My husband was still championing the larger array with the heat pump, which I had almost immediately written off as a superfluous up-sell on the installers part. Then I had an epiphany. Recall what I said about the expense of heating homes in Maine. This electric heat pump/solar array duo is essentially free heat – the savings for which are not incorporated into my spreadsheet. So I did a little research in order to find out how much it costs to heat one half of my house with #2 oil in a year and incorporated those additional savings plus the expense and maintenance cost of the heat pump into a new version of the spreadsheet: Solar_Rate_of_Return_2.xlsx

Updated DPL Policy Tree

Updated DPL Time Series Percentiles Chart

I duplicated my model, updated the spreadsheet links, and ran the model again. The results were immediately more eye-pleasing. The optimal decision policy, by a long shot, was now the larger array with the heat pump. The heat pump serves as a substantial buffer against the uncertain political landscape surrounding future solar incentives and net metering. I’m always going to need to heat my house and, if anything, heating oil prices will likely only increase in the future.

The results of the model with the inclusion of the heat savings are to the right. Feel free to download the DPL 9 workspace that contains both models in order to take a closer look: Maine_Solar.da

So what did I take away from this exercise?

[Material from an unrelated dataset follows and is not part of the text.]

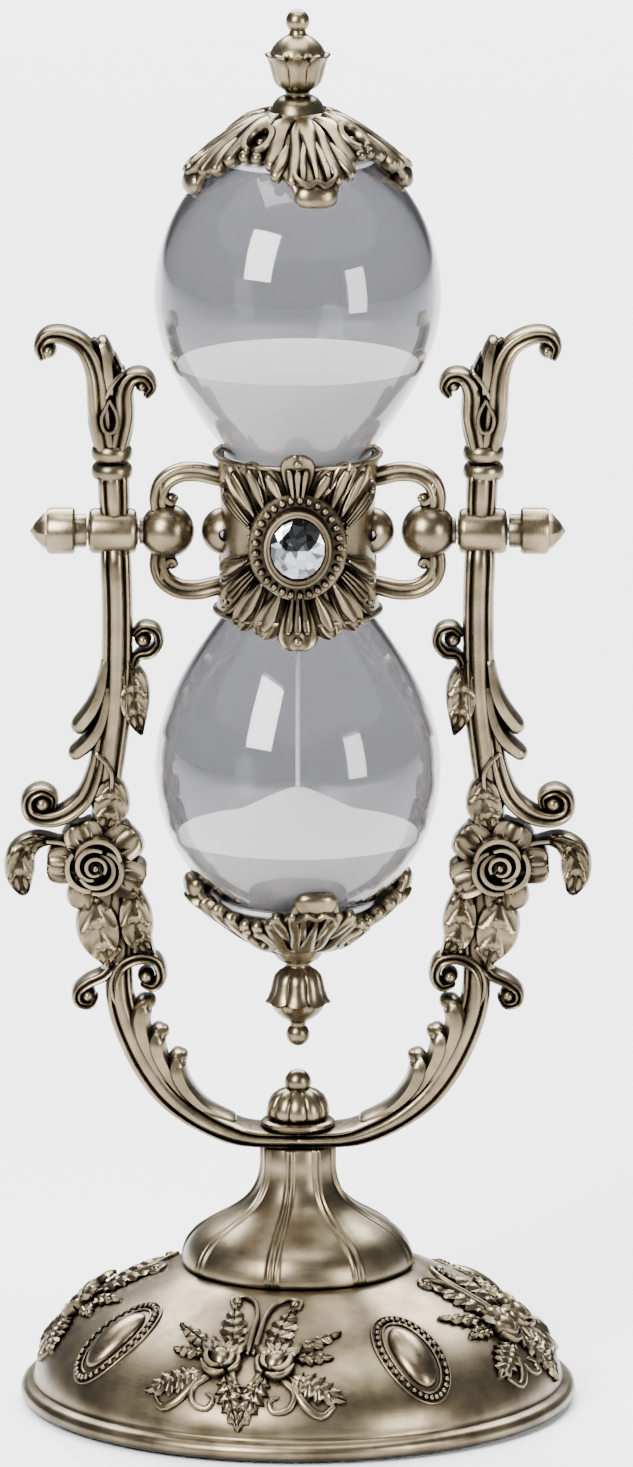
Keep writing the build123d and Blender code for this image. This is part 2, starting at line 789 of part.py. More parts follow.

  • Sometimes, but still rarely, your partner is actually right
  • One should never dismiss an alternative before fully analyzing it’s potential value
  • Never blindly trust the numbers you see on a deterministic rate of return spreadsheet, particularly when they are based on policy that can change in an instant
  • It feels good to go green (and save money)!
  • Not everyone who considers a residential solar install builds a DPL model – the confusion and uncertainty surrounding the rule and incentives for Maine Solar is unfortunate and serves only to impede the adoption and growth of solar initiatives in our state! Get it together, Maine!